It is a shift of leadership focus from human capital on to structural
capital as a multiplier for the human talents. The IC multiplier
is to offer organizational springboards to human talents. This
is very much the case of Skandia AFS, also described in their
1998 IC report, called Human Capital in Transformation (www.skandia.com).
The
fourth phase is structural capital injection externally.

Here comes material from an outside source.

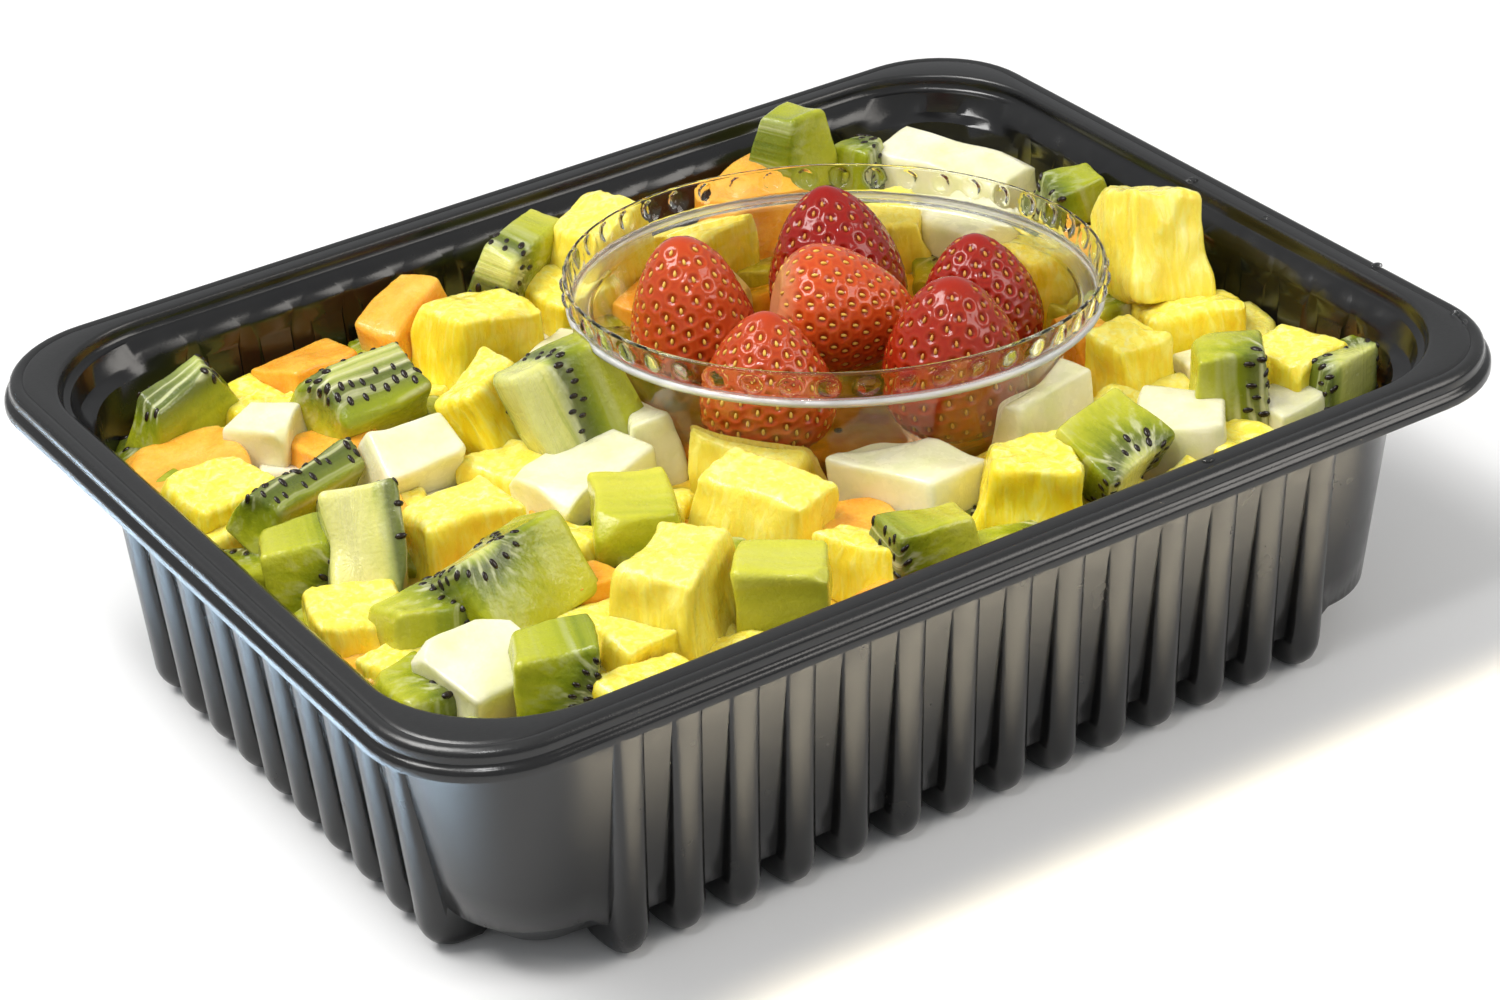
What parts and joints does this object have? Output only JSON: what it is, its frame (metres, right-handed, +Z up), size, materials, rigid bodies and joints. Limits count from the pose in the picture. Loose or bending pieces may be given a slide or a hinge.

It is a turbo effect on the IC multiplier by combining different
types of structural capital constellations for co-creation of
new opportunities. It is expanding the space of co-creation as
the unique space of imagination, and organizational stretch where
human capital and structural capital meet. As discussed by Kevin
Kelly in his book on the Digital Economy (Kelly, 1999),
here the marginal cost is zero while the upside is on the revenue
potentials. One illustration of this is the recent merger between
AOL and Time Warner, combining different organizational capital
components with complementary customer capital potentials. Another
illustration might be the proposed Deutsche Bank and Mannesman
alliance for new mobile and Internet banking. It is a shift of
perspective from a local and physical focus to a global and intangible
focus that will shape innovative prime movers. There also is
the new, more intangible intellectual entrepreneurship, such
as in the TINIE (telecom, informatics, media and entertainment)
sector.
These
discernible phases of global IC growth are gradually increasing
the value creation potential of organizations.
The
intangible or hidden values of the organizational competencies
will be developed around fast learning, organizational networking
and relationship building, as well as ethos and aesthetics for
the brain, leading to more of a symbolic management and meaning
of leadership.
The
challenge for the IC leadership, both on a corporate level and
society level, is therefore both to shape the context for these
growth phases, each of them being a huge challenge, and also
to communicate these intangible value phases to the stakeholders
in a repetitive, auditable and trustworthy way. Just as the old
accounting system might be viewed as the first generation of
knowledge management tools, now it is time for another generation
focused on intellectual capital.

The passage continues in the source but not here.